After his retirement, in lieu of gifts, Mills requested contributions towards a fund to help future journalism students. The donations established The David Mills Fund for Visiting Journalists to sponsor journalism veterans, senior editors, those breaking new ground with innovative work or relatively recent grads to come to Western to help foster the next generations of storytellers.
“It was all such a great opportunity, working with fantastic people, working with experts in the field. It was a great career and I couldn’t have asked for anything better,” Mills said.
The President’s Medal, which he will receive the same day as former student and member of the Truth and Reconciliation Commission of Canada Marie Wilson, BA’72 (French), MA’77 (Journalism), is a special honour, he noted.
“The students were absolutely the best part of it. To see them advance in their careers, to read their bylines, hear them on the radio, see them on TV. Lots of students went on to careers and were very successful outside of journalism. That’s very satisfactory.”
Mills was easy-going, forward-thinking and available to anyone, any time of day, Crouch added. For her, he started as a boss and turned into a true friend with whom work was “a real treat.”

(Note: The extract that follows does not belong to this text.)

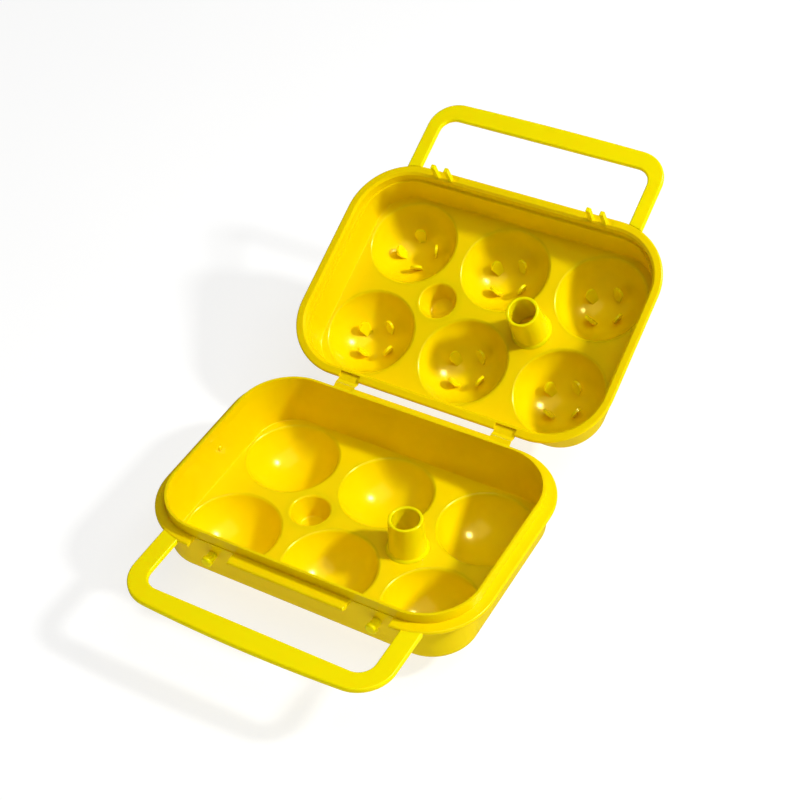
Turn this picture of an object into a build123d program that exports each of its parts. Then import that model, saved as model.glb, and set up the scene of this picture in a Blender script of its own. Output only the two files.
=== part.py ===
"""Folding six-egg keeper: two moulded trays on a pair of strap hinges, each tray with a carry handle.

Each half is drawn lying open with its inside up and its parting plane at z = 0, its front (the
handle side) towards +Y. Features at the front and at the hinge are turned half round for the
base, whose front faces -Y. Both halves are then set in the part's own frame: +X along the hinge,
+Y from the base towards the lid, +Z up, and the origin under the middle of the stored part.
"""
import os
from dataclasses import dataclass
from math import acos, cos, degrees, radians, sin, sqrt

from build123d import *

# ---- driving dimensions, mm and degrees ------------------------------------------------------
cup_pitch = 49.4            # the same both ways: three cups along the hinge, two across
side_margin = 30.6          # from the middle of an outer cup to the rim's edge, along the hinge
front_margin = 31.3         # and across it
rim_corner = 30.0
rim_thickness = 2.0
rim_round = 0.8
wall = 1.5
floor_wall = 1.6
base_floor = 21.0           # depth of the floor's top under the parting plane
lid_floor = 19.6
base_toe = 6.3              # inset of the outside wall at its bottom
base_toe_corner = 19.0
lid_toe = 6.1
lid_toe_corner = 19.5
toe_fillet = 3.0            # outside, where the wall turns into the floor
floor_fillet = 0.6          # inside

cup_mouth = 21.2            # radius where the bowl alone would meet the floor
cup_depth = 14.5
cup_bead = 1.8              # rounding of the mouth
cup_bead_stop = 100.0       # where the rounding stops, from the outward direction
cup_seam = 21.9             # radius at which a cup's piece meets the tray's piece
foot_radius = 4.4           # flat on which each cup stands

dimple_mouth = 8.6          # radius under its bead
dimple_bead = 1.2           # rounding of the mouth
dimple_end = 6.0
dimple_depth = 10.0
dimple_fillet = 1.2
dimple_seam = 0.7           # from the dimple's outside to where its piece meets the tray's piece

post_root = 8.5             # outside radius at the foot, above its flare
post_tip = 7.6              # outside radius at the end
post_flare = 1.2
post_wall = 1.5
post_fillet = 0.5
base_post_drop = 3.0        # end of the base's post below the parting plane
lid_post_rise = 1.0         # end of the lid's post above it

lip_outside = 4.9           # from the rim's edge to the outside of the base's upstand
lip_wall = 1.2
lip_height = 5.0
lip_clearance = 0.3         # between the upstand and the lid's mouth, all round
lip_recess = 5.4            # depth of the stepped mouth that takes the upstand
lip_lead = 1.1              # bevel round the lid's mouth that leads the upstand in
lip_step = 0.8              # width of that step

handle_span = 107.6         # inside width of both loops
base_handle_arm = 9.0
base_handle_grip = 7.7      # width of the grip at its ends
base_handle_bow = 2.6       # how far the grip's outside edge bows
base_handle_reach = 25.8    # inside reach from the rim's edge
base_handle_outer_corner = 16.6
base_handle_inner_corner = 7.5
lid_handle_arm = 6.9
lid_handle_grip = 8.4
lid_handle_bow = 0.9
lid_handle_reach = 27.8
lid_handle_outer_corner = 14.5
lid_handle_inner_corner = 7.2
handle_thickness = 2.6
handle_round = 0.8

hinge_gap = 2.8             # from a rim's edge to the fold
hinge_rise = 0.1            # fold above the parting plane: half the gap between the closed rims
hinge_place = 40.0
hinge_width = 10.2
hinge_notch = 3.0           # how far a strap is let into the rim
hinge_sink = 1.0            # top of the strap below the rim
hinge_leaf = 1.0
hinge_web = 0.35            # thickness at the fold
hinge_slack = 0.05          # half the slit left along the fold
ledge_step = 2.3            # the base's rim stands out by this between the straps
open_angle = 152.9          # between the two parting planes in the stored pose

latch_place = 40.0
stud_radius = 2.1           # neck that the prongs straddle
stud_head = 2.6             # radius of the button at its end
stud_drop = 7.2             # axis below the parting plane
stud_button = 1.9           # thickness of the button
stud_root = 0.7             # start of the stud inside the wall
stud_clearance = 0.6        # between the prongs and the button
window_inner = 28.2         # the base's rim is open between these two, so the forks can pass
window_outer = 48.6
window_skin = 0.1           # what the window leaves outside the wall
bar_step = 1.2              # the bar between the windows stands out from the rim
prong_width = 2.0
prong_thickness = 2.0
prong_height = 9.4
prong_foot = 1.5            # how far a prong is let into the rim
prong_stand = 0.5           # clearance between a prong and the base's wall
prong_clearance = 0.3       # between stud and prong, each side
barb = 0.25
barb_height = 0.9
ramp_width = 14.0           # sloping pocket in the lid's rim round a fork
ramp_drop = 1.1             # its depth at the mouth

petal_count = 4
petal_turn = 66.0           # direction of the first petal from +X
corner_petal_turn = 18.0    # and in the lid's front left cup
petal_ring = 7.3            # radius of the ring of petals at their roots
petal_width = 3.4           # at its root
petal_head = 2.8            # radius of its round head
petal_height = 8.0          # from the bowl to the tip, along the petal
petal_thickness = 1.2
petal_root = 0.9            # start of a petal inside the cup's wall
petal_lean = 17.0           # outwards


@dataclass(frozen=True)
class Half:
    """What differs between the base and the lid."""
    name: str
    turned: bool            # front towards -Y
    floor: float            # depth of the floor's top under the parting plane
    mouth: float            # inset of the inside wall at the parting plane
    toe: float              # inset of the outside wall at its bottom
    toe_corner: float
    post_end: float         # height of the post's end above the parting plane
    arm: float              # handle: width of an arm
    grip: float             # width of the grip at its ends
    bow: float              # how far the grip's outside edge bows
    reach: float            # inside reach from the rim's edge
    outer_corner: float
    inner_corner: float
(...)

“I often tell people I was profoundly lucky to have him as a colleague. He was so gracious. He didn’t take credit for anything. In fact, without him, I don’t know if half of what I accomplished at Western would have been accomplished,” she said.
“He always said the job was fun and to work for 40 years with a friend who is as close as a brother – it was terrific. It’s hard to believe the years flew by like that.”